### Data listing

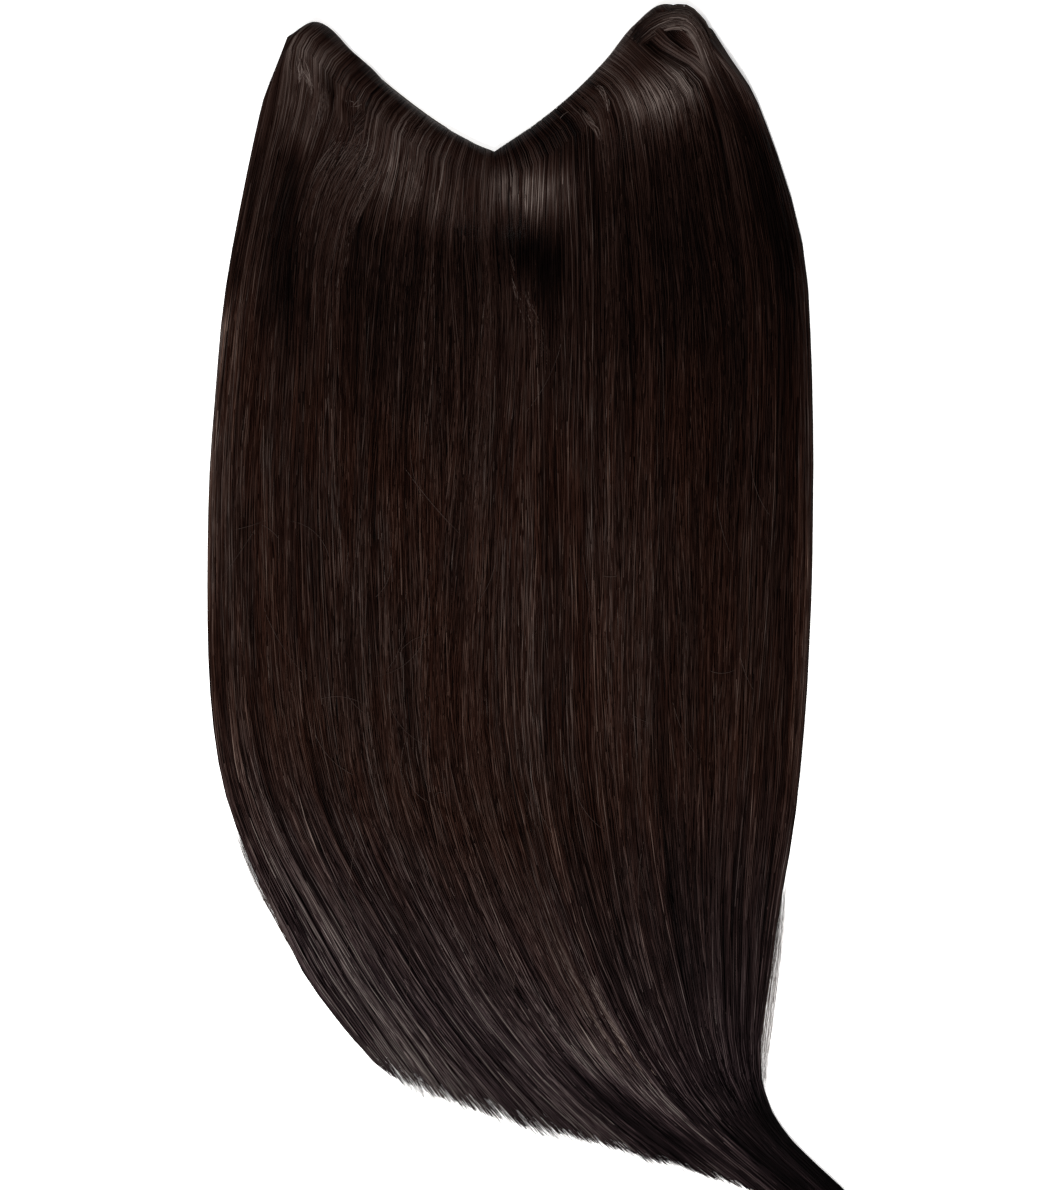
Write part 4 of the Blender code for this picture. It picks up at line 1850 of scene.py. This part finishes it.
    def grow_flyaways(self, dice: np.random.Generator) -> Lines:
        """Grow the single hairs astray.

        Args:
            dice: The source of chance.

        Returns:
            The hairs: the given ones, then those at random.
        """
        sheet = self.maker.sheet
        hairs = list(FLYAWAYS)
        for _ in range(self.random_flyaways):
            spot = dice.uniform(*self.astray_across), dice.uniform(*self.astray_down)
            heading = dice.normal(*self.astray_heading)
            hairs.append(
                Flyaway(*spot, heading, dice.uniform(*self.astray_length), dice.normal(*self.astray_bend))
            )
        steps = self.astray_steps
        count = len(hairs)
        way = np.linspace(0, 1, steps)
        start = np.array([sheet.place(hair.across, hair.down) for hair in hairs])
        columns = np.array([(hair.heading, hair.bend, hair.length, hair.light) for hair in hairs]).T
        heading, bend, length, light = columns[..., None]
        angle = np.radians(heading + bend * way[None])
        moves = np.stack([np.cos(angle), np.sin(angle)], axis=-1) * (length / steps)[..., None]
        place = start[:, None] + np.cumsum(moves, axis=1)
        ends, middle = self.astray_heights
        high = sheet.height(*sheet.find(place)) + ends + middle * np.sin(math.pi * way)[None]
        return Lines(
            points=np.concatenate([place, high[..., None]], axis=-1),
            thick=np.broadcast_to(self.astray_thick * (1 - self.astray_taper * way), (count, steps)),
            loose=np.full((count, steps), self.astray_loose),
            column=self.maker.finish.column(
                np.full(count, self.astray_strip), np.full(count, self.astray_level)
            ),
            along=way[None] * length / sheet.length,
            light=light + np.zeros((1, steps)),
        )

    def grow_wisps(self, dice: np.random.Generator) -> Lines:
        """Grow the fine hairs at the tips.

        Args:
            dice: The source of chance.

        Returns:
            The hairs.
        """
        sheet = self.maker.sheet
        shape = (self.wisps, 1)
        way = np.linspace(0, 1, self.wisp_steps)[None]
        home = dice.uniform(*self.wisp_guides, shape)
        start = dice.uniform(*self.wisp_starts, shape)
        end = self.wisp_end + dice.normal(0, self.wisp_end_spread, shape)
        share = start + (end - start) * way
        guide = home + dice.normal(0, self.wisp_stray, shape) * way**self.wisp_curve
        place = sheet.position(guide, share)
        high = sheet.height(guide, share) * dice.uniform(*self.wisp_heights, shape)
        thick = self.wisp_thick * (1 - self.wisp_taper * way) * dice.uniform(*self.thickness, shape)
        level = self.wisp_level + dice.normal(0, self.wisp_level_spread, self.wisps)
        return Lines(
            points=np.concatenate([place, np.maximum(high, self.least_height)[..., None]], axis=-1),
            thick=thick,
            loose=np.broadcast_to(way, share.shape),
            column=self.maker.finish.column(home[:, 0] / (len(GUIDES) - 1), level),
            along=np.clip(share, 0, 1),
            light=np.full(share.shape, self.wisp_light),
        )


@dataclass
class WeftBand:
    """The sewn band along the V edge."""

    finish: RibbonFinish = RibbonFinish()

    def dress(self) -> None:
        """Give the band's solid its woven finish."""
        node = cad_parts["weft_band"]
        node.data.materials.clear()
        node.data.materials.append(self.finish.material())
        log.info("weft_band: dressed")


@dataclass
class Studio:
    """The pale floor, the soft lights and the camera."""

    floor_size: float = 6.0
    floor_depth: float = 0.0002
    # For each light its name, place, size, power and colour
    lights: tuple = (
        ("key", (0.0, -1.13, 2.22), 0.5, 88.0, (1.0, 0.975, 0.95)),
        ("low_left", (-1.15, -1.15, 1.60), 0.8, 26.0, (1.0, 0.98, 0.97)),
        ("high_left", (-1.20, 1.10, 1.80), 0.9, 34.0, (1.0, 0.98, 0.96)),
    )
    middle: tuple = (-0.0052, 0.0056)
    camera_height: float = 2.6
    view_length: float = 0.595
    sensor: float = 36.0
    camera_reach: float = 20.0
    world_light: float = 0.10

    def build(self) -> None:
        """Set up the room."""
        self.build_floor()
        self.build_world()
        for light in self.lights:
            self.add_light(*light)
        self.build_camera()

    def build_floor(self) -> None:
        """Lay the floor."""
        size = self.floor_size
        mesh = bpy.data.meshes.new("studio_floor")
        corners = [(-size, -size), (size, -size), (size, size), (-size, size)]
        mesh.from_pydata([(x, y, -self.floor_depth) for x, y in corners], [], [(0, 1, 2, 3)])
        mesh.materials.append(FloorFinish().material())
        add_object("studio_floor", mesh)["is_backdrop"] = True

    def build_world(self) -> None:
        """Light everything a little from all round."""
        world = bpy.data.worlds.new("studio")
        world.use_nodes = True
        sky = world.node_tree.nodes["Background"]
        sky.inputs["Color"].default_value = (1.0, 1.0, 1.0, 1.0)
        sky.inputs["Strength"].default_value = self.world_light
        bpy.context.scene.world = world
        bpy.context.scene.view_settings.view_transform = "Standard"

    @staticmethod
    def add_light(name: str, place: tuple, size: float, power: float, color: tuple) -> None:
        """Hang a square soft light that faces the middle of the floor.

        Args:
            name: The light's name.
            place: Where it hangs.
            size: The length of its sides.
            power: Its power in watts.
            color: Its colour.
        """
        data = bpy.data.lights.new(name, "AREA")
        data.size = size
        data.energy = power
        data.color = color
        light = bpy.data.objects.new(name, data)
        light.location = place
        light.rotation_euler = (-Vector(place)).to_track_quat("-Z", "Y").to_euler()
        bpy.context.scene.collection.objects.link(light)

    def build_camera(self) -> None:
        """Put the camera straight above, with the photograph's frame."""
        data = bpy.data.cameras.new("camera")
        data.sensor_width = self.sensor
        data.lens = self.sensor * self.camera_height / self.view_length
        data.clip_end = self.camera_reach
        camera = bpy.data.objects.new("camera", data)
        camera.location = (*self.middle, self.camera_height)
        bpy.context.scene.collection.objects.link(camera)
        bpy.context.scene.camera = camera


# How deep the hairs of each layer lie: the shallowest and the deepest
DEPTHS = {Layer.WHOLE: (0.0, 0.0020), Layer.UPPER: (0.0, 0.0010), Layer.LOWER: (0.0006, 0.0024)}

# For each panel its node, first and last guide, slot, hairs by layer, seed, and steps beyond the roll
PANELS = [
    ("hair_left_wing", 0, 2, "hair_wing", {Layer.WHOLE: 520}, 11, 27),
    ("hair_left_panel", 2, 5, "hair_panel", {Layer.UPPER: 740, Layer.LOWER: 550}, 21, 20),
    ("hair_centre_panel", 5, 7, "hair_centre", {Layer.WHOLE: 620}, 31, 20),
    ("hair_right_panel", 7, 9, "hair_panel", {Layer.UPPER: 640, Layer.LOWER: 460}, 41, 20),
    ("hair_right_wing", 9, 11, "hair_wing", {Layer.WHOLE: 560}, 51, 27),
]


def main() -> None:
    """Build the weft and the studio."""
    logging.basicConfig(level=logging.INFO, format="%(message)s")
    solid_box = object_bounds()
    maker = HairMaker(FlowSheet(*solid_box), SweepTree())
    WeftBand().dress()
    for name, first, last, slot, counts, seed, onward_steps in PANELS:
        batches = tuple(Batch(layer, count, *DEPTHS[layer]) for layer, count in counts.items())
        HairPanel(name, first, last, slot, batches, maker, seed, onward_steps).build()
    LooseHair(maker).build()
    Studio().build()


if __name__ == "__main__":
    main()
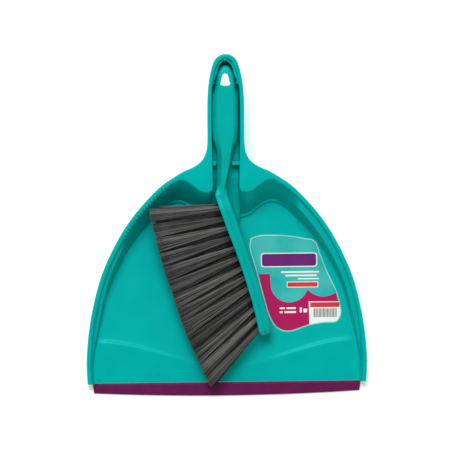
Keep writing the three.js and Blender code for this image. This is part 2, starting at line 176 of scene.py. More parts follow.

######

Up to and including the line with "single hairs astray.", repeat the data exactly, starting from its first line; nothing else belongs in the response.

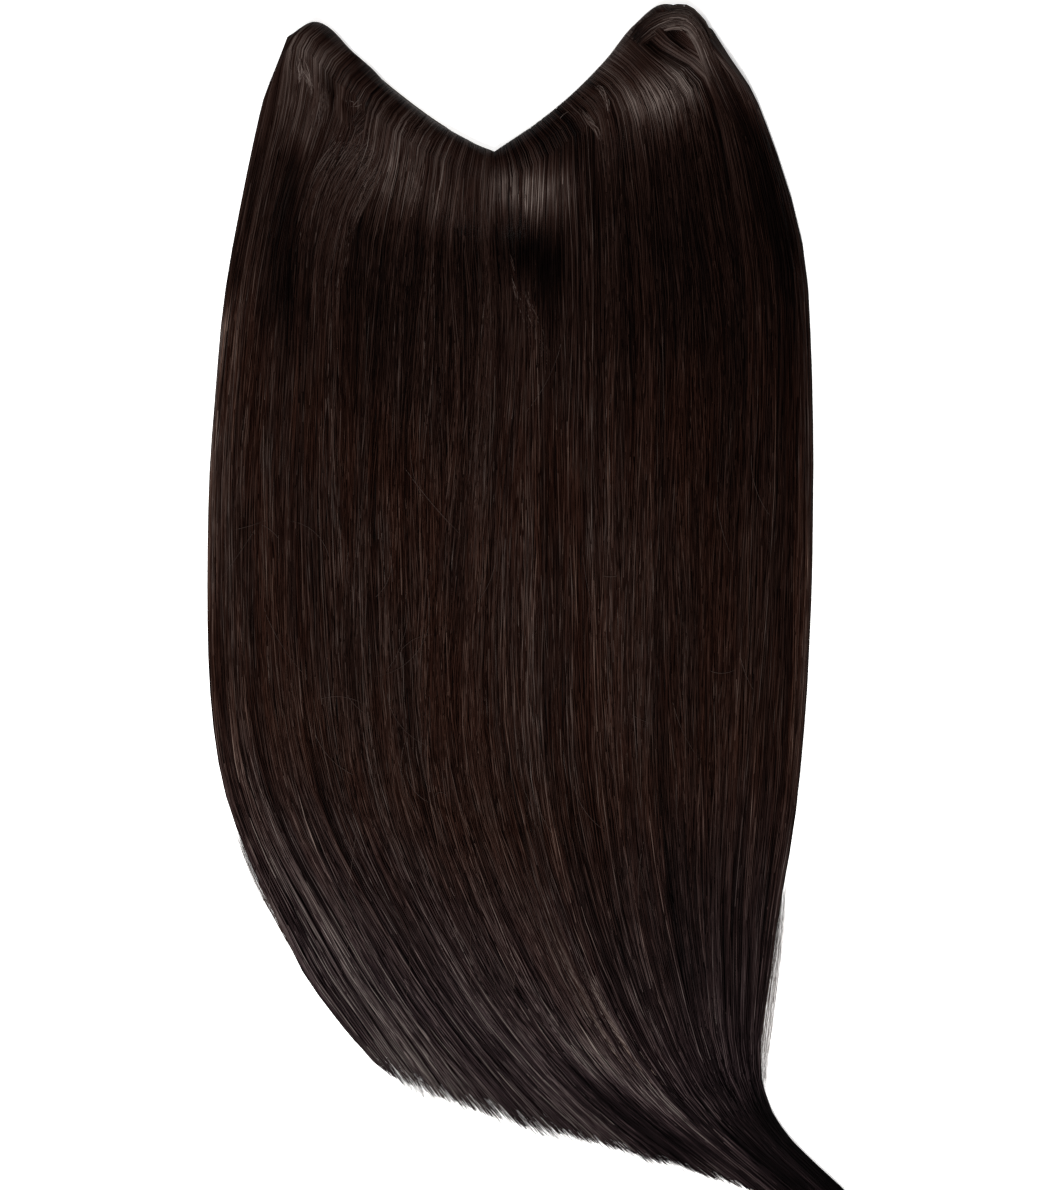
Write part 4 of the Blender code for this picture. It picks up at line 1850 of scene.py. This part finishes it.
    def grow_flyaways(self, dice: np.random.Generator) -> Lines:
        """Grow the single hairs astray.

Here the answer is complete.